The aim of this banking consortium is to develop a streamlined Blockchain payment solution for inter-bank transactions. In order for a digital shared ledger to achieve this, a virtual medium of exchange is required – hence the USC. Although the purpose of such a cryptocurrency is to replace intermediaries and facilitate swifter institutional payments, the ultimate consequence of this project is that it will empower central banks to issue their own currencies on a Blockchain, such as those seen in Tunisia (DigiCash/eDinar/BitDinar) and Senegal (eCFA).

“From reducing risk to improving capital efficiency in financial markets, we see several benefits of this project," Barclays Investment Bank's Lee Braine told the Financial Times.

How will the USC differ from cryptocurrencies such as Bitcoin? 

Generally, there are three formats which a Blockchain database can take:

  1. a permissioned, private & shared ledger (level 1 – usually used within an organisation);
  2. a permissioned public & shared ledger (level 2); and
  3. an open/permission-less, publicly shared ledger (level 3 – such as Bitcoin).

These various levels have several shared characteristics, the most salient of which are their distributed and decentralised nature. At a glance, it is apparent that the USC is, as such, more of an internal Blockchain solution than a level 3 distributed ledger, such as that found in Bitcoin. However, what may make USCs attractive to conservative consumers and regulators alike is that they are backed by liquid assets belonging to large banks and central banks.

Whereas Bitcoin has intrinsic value as a genuine cryptocurrency, as it is truly virtual, USC will be a digital currency weighted against the fiat currency in the relevant jurisdiction. Consequently, spending USCs will be identical to spending the physical currency it is being exchanged with. Thus, the idea behind a USC is that it will be convertible with other fiat currencies, thereby allowing it to be more easily exchangeable between institutions in different countries and used as a more efficient means of payment and settlement. Having such a currency based on Blockchain will also reduce transaction risk and render exchanges immune from tampering. This is facilitated through its feature as a common currency, as well as its underlying Blockchain infrastructure.

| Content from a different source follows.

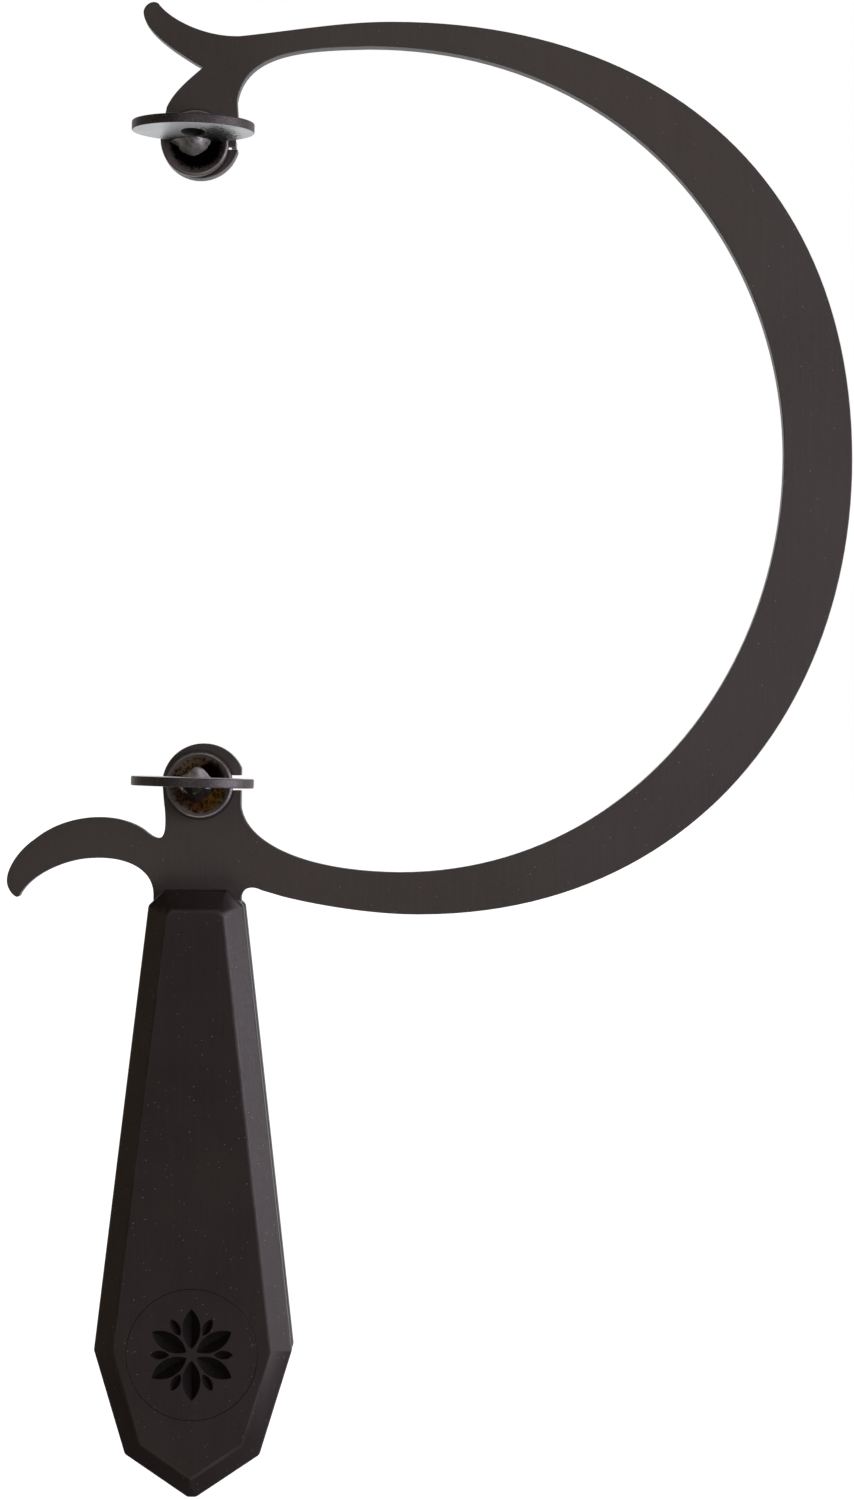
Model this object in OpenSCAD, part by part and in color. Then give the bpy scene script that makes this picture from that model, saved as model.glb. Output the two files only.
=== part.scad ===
// Bow frame of a small hand saw. A springy steel plate in the shape of a crescent carries two clamp
// screws in line with a bevelled coffin-shaped grip; a blade is held between the two clamps.
// X is across the frame, towards the bow. Z is up, along the blade line. The front faces -Y.
// The origin is the middle of the grip's length, on the blade line, halfway through the plate.

/* [Plate] */
// Thickness of the steel plate
plate_t = 4; // [3.5:0.5:5]
// Furthest reach of the bow's outer edge from the blade line
bow_reach = 127.3; // [125:0.1:130]
// Height of the bow's crown
bow_top = 228.9; // [228:0.1:230]
// Height of the bow's lowest point
bow_foot = 54.7; // [54:0.1:55.5]
// Height at which the bow reaches furthest
belly_z = 143.5; // [138:0.5:150]
// Width of the bow's band at its belly
band_belly = 13.3; // [11:0.1:16]
// Width of the band at its crown
band_top = 4.8; // [4:0.1:5.5]
// Width of the band at its foot
band_foot = 8.2; // [7.5:0.1:9]

/* [Eyes] */
// Height of the lower clamp screw
lower_z = 80; // [79.5:0.1:80.5]
// Distance between the two clamp screws
clamp_gap = 125; // [124.5:0.1:125.5]
// How far the upper screw stands back from the bow, against the lower one
upper_back = 0.8; // [0:0.1:1]
// Radius of the round end of the upper eye
upper_eye_r = 7.7; // [7.5:0.1:7.9]
// Radius of the round end of the lower eye
lower_eye_r = 8.1; // [7.9:0.1:8.3]
// Height of the slot from each screw hole to the inside of the bow
slot_h = 2.9; // [2.4:0.1:3.2]

/* [Clamps] */
// Diameter of the screw's shank
shank_d = 5.9; // [5.8:0.05:5.95]
// Diameter of the screw's round head
head_d = 13; // [12:0.5:14]
// Thickness of the head
head_t = 1.7; // [1.5:0.1:2.5]
// Thickness of the pressure washer
washer_t = 0.8; // [0.6:0.1:1]
// Diameter of the thumb disc that stands on the head
disc_d = 23.5; // [20:0.5:26]
// Thickness of the thumb disc
disc_t = 1.8; // [1.5:0.1:2.2]
// Width of the oval hole in the thumb disc
disc_hole_w = 4.5; // [4:0.1:6]
// Length of that hole, along the line to the screw
disc_hole_l = 9.6; // [6:0.1:12]
// How far a screw backs off before its clip meets the nut
clamp_lift = 2; // [1:0.5:3]

/* [Grip] */
// Thickness of each scale
scale_t = 8; // [7.5:0.5:10]
// Width of the bevel round each scale
bevel = 3.9; // [3:0.1:4.5]
// Greatest width of the grip
grip_w = 38.4; // [37:0.1:40]
// Diameter of the inlay in the front scale
medallion_d = 25.4; // [22:0.1:26]
// Lean of the grip's own axis
grip_tilt = 0.4; // [0:0.1:0.6]

/* [Hidden] */

STEEL = [0.17, 0.155, 0.155];
DARK_STEEL = [0.24, 0.22, 0.23];
WELD = [0.62, 0.62, 0.63];
GRIP = [0.14, 0.13, 0.13];
BRASS = [0.75, 0.6, 0.3];

ROUND = 96;
OVAL = 48;
SAMPLES = 24;
face_y = plate_t / 2;

lower_at = [0, lower_z];
upper_at = [-upper_back, lower_z + clamp_gap];
// Each eye's round end is a little off its screw.
upper_eye = upper_at + [0.8, 1];
lower_eye = lower_at + [0.7, 0];
slot_rise = 0.4;
shank_hole_d = 6.4;

// The clamp's stack, measured towards the front from the middle of the plate
head_back = face_y + washer_t;
head_front = head_back + head_t;
nut_t = 3.2;
nut_af = 10;
clip_t = 0.7;
clip_d = 9;
groove_d = 5;
clip_y = face_y + nut_t + clamp_lift + 0.1;
shank_end = clip_y + clip_t + 0.6;
tab_h = 1.4;
tab_in = 6.9;
tab_out = 7.9;
tab_depth = 3.4;
weld_r = 3.5;
// The discs are welded on by eye: each is off its screw's axis by a little across and up, and leans.
UPPER = [0.35, 1, 1.3];
LOWER = [-0.6, 0.65, 1.7];

// The grip's outline, in its own frame: its axis is x = 0 and its top edge is z = 0.
grip_at = [-0.55, 59.6];
coffin = [
    [6.1, 0], [9.2, -3], [grip_w / 2, -89.4], [13.1, -109.5], [0.8, -117.8],
    [-0.8, -117.8], [-13.1, -109.5], [-grip_w / 2, -89.4], [-9.2, -3], [-6.1, 0]
];
tang_gap = 0.2;
bevel_odds = 0.1;
medallion_z = -89.6;
medallion_t = 2;
inlay_gap = 0.1;
screw_z = [-25, -58, -107];
screw_d = 4;
screw_head_d = 8;
screw_l = 16;
insert_d = 5.6;
insert_l = 6;
dowel_z = [-41, -72];
dowel_d = 3;
dowel_l = 12;

// ---------- outline helpers ----------

// Points of a cubic curve from a to b with handles p and q. Its end point is left to the next stretch.
function bend(a, p, q, b, n = SAMPLES) = [
    for (i = [0 : n - 1])
        let (t = i / n, u = 1 - t)
            u * u * u * a + 3 * u * u * t * p + 3 * u * t * t * q + t * t * t * b
];

// A quarter of the bow, level at a and upright at b. A fullness of 0.55 would be a true ellipse.
function quarter(a, b, level, upright, n = SAMPLES * 2) =
    bend(a, [a[0] + level * (b[0] - a[0]), a[1]], [b[0], b[1] + upright * (a[1] - b[1])], b, n);

// The same curve, run from its upright end to its level end
function quarter_back(b, a, level, upright, n = SAMPLES * 2) =
    bend(b, [b[0], b[1] + upright * (a[1] - b[1])], [a[0] + level * (b[0] - a[0]), a[1]], a, n);

// An arc about c from angle a0 to angle a1
function arc(c, r, a0, a1, n = SAMPLES) = [
    for (i = [0 : n])
        let (a = a0 + (a1 - a0) * i / n)
            c + r * [cos(a), sin(a)]
];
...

The USC could potentially lead to the end of non-regulated cryptocurrencies as we know them today, due to the currency being centralised, regulated and asset-backed – giving greater protection to the consumer and investor. The lowering of risk will lower the astronomical returns we have seen in Bitcoin, Ethereum, Litecoin and others over the last few months.

"It may well inform the way central banks choose to move things forward," HSBC's director of financial technology innovation, Hyder Jaffrey, told Coindesk. "We see it as a stepping stone to a future where central banks issue their own [cryptocurrency] at some point."

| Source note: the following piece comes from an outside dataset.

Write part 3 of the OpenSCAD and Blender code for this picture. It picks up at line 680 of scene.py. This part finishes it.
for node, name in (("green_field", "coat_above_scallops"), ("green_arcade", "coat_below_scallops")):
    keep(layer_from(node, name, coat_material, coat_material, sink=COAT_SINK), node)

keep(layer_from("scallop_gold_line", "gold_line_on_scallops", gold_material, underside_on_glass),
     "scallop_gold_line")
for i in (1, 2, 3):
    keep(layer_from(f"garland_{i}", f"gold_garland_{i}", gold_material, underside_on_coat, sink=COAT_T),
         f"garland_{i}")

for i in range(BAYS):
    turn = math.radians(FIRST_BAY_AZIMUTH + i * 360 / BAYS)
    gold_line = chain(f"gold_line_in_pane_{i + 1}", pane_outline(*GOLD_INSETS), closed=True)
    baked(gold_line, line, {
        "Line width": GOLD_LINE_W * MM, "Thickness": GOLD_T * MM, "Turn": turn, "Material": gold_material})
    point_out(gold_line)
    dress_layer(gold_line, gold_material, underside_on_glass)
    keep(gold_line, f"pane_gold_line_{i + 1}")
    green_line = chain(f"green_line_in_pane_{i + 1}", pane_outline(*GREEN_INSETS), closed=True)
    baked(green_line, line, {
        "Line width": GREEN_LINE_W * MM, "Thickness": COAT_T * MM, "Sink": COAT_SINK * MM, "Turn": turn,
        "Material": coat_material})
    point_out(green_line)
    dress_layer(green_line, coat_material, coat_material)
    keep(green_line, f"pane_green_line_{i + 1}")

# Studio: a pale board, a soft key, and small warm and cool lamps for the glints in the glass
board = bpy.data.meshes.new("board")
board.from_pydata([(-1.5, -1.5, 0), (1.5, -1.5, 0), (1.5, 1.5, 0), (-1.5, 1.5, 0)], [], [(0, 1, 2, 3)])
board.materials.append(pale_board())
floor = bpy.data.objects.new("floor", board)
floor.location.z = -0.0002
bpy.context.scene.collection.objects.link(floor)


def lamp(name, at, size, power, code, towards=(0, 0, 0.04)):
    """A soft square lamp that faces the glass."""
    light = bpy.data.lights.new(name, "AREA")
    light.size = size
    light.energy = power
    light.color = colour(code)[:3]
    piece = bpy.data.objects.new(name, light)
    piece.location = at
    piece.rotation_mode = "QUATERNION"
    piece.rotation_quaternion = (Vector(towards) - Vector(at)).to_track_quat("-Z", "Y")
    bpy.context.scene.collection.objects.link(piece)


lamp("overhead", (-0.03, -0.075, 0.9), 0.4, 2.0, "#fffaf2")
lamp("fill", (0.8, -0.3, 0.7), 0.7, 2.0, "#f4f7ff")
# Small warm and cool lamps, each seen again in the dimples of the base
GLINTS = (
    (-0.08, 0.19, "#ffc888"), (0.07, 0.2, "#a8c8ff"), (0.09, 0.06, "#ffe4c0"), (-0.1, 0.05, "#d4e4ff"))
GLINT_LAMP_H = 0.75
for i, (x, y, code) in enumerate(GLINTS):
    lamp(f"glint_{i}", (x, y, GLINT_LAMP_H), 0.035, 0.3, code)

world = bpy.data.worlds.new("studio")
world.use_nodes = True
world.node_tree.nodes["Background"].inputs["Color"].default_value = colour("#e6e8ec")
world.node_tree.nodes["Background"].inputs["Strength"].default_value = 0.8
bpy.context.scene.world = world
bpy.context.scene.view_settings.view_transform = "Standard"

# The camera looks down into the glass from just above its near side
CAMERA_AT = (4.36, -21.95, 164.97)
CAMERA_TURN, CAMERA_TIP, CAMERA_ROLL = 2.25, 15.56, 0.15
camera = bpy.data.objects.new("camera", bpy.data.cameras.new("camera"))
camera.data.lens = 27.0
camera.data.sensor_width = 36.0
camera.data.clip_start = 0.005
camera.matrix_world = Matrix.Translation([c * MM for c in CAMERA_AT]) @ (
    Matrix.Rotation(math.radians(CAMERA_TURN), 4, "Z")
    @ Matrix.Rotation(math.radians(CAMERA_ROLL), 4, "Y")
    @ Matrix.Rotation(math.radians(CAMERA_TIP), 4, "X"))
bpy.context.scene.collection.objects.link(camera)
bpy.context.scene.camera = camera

The fact that Banks are toying with the idea of having USC, demonstrate a shift towards future cryptocurrencies to be used as a medium of exchange, rather than a speculative investment vehicle.

USCs being used for trade or settlement are seen as legitimising cryptocurrencies, something that has not yet happened with current cryptocurrencies, since they have no intrinsic value and are not a generally accepted means of exchange.

In spite of USCs not being offered to consumers as a purchasable cryptocurrency, its threat to Bitcoin and other cryptocurrencies comes in the form of the precedent it can set. Future banks may wish to create more ‘genuine’ asset-backed cryptocurrencies that are immune from credit risk, and offer them to consumers as an alternative to hyper-speculative virtual currencies such as Bitcoin.

Blockchain, Cryptocurrencies & Opportunities for the Maltese Banking Industry

Blockchain and Cryptocurrencies present a real opportunity which the Maltese Banking Industry which local banks, together with the Malta Financial Services Authority as well as their European counterparts and the European Central Bank should look into. This, coupled with the Maltese government’s favourable stance on Blockchain, may prove to be a highly lucrative opportunity for local banks, especially given that HSBC at an international level is also involved in the USC project.

Local banks could not only penetrate the Maltese cryptocurrency market with their own asset-backed local product, but will likely have the opportunity to dominate it – cementing a significant share in the market.  Ultimately, the destiny of local centrally-issued cryptocurrencies is completely in the hands of both the legislators and regulatory authorities. Internal Blockchain solutions, on the other hand, seem like a far more viable solution in the short term. Given the right conditions, there is no doubt that a local cryptocurrency can prove successful.